## What to do
Exactly repeat the full listing that follows.

==============================

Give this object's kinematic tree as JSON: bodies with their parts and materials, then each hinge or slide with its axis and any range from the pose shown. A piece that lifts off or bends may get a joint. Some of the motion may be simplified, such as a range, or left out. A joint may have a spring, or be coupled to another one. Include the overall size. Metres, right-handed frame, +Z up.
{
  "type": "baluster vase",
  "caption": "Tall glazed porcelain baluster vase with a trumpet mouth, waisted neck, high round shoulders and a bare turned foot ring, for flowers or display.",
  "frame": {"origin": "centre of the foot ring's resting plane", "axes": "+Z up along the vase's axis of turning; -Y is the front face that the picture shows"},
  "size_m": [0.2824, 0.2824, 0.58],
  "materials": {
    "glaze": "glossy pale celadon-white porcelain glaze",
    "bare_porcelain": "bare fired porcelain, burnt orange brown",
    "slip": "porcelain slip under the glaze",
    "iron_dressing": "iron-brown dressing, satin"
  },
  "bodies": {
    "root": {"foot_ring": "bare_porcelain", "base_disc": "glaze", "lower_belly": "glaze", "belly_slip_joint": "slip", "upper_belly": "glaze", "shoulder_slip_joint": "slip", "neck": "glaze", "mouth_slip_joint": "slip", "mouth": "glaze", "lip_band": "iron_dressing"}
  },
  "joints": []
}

==============================

## Task solution
Give this object's kinematic tree as JSON: bodies with their parts and materials, then each hinge or slide with its axis and any range from the pose shown. A piece that lifts off or bends may get a joint. Some of the motion may be simplified, such as a range, or left out. A joint may have a spring, or be coupled to another one. Include the overall size. Metres, right-handed frame, +Z up.
{
  "type": "baluster vase",
  "caption": "Tall glazed porcelain baluster vase with a trumpet mouth, waisted neck, high round shoulders and a bare turned foot ring, for flowers or display.",
  "frame": {"origin": "centre of the foot ring's resting plane", "axes": "+Z up along the vase's axis of turning; -Y is the front face that the picture shows"},
  "size_m": [0.2824, 0.2824, 0.58],
  "materials": {
    "glaze": "glossy pale celadon-white porcelain glaze",
    "bare_porcelain": "bare fired porcelain, burnt orange brown",
    "slip": "porcelain slip under the glaze",
    "iron_dressing": "iron-brown dressing, satin"
  },
  "bodies": {
    "root": {"foot_ring": "bare_porcelain", "base_disc": "glaze", "lower_belly": "glaze", "belly_slip_joint": "slip", "upper_belly": "glaze", "shoulder_slip_joint": "slip", "neck": "glaze", "mouth_slip_joint": "slip", "mouth": "glaze", "lip_band": "iron_dressing"}
  },
  "joints": []
}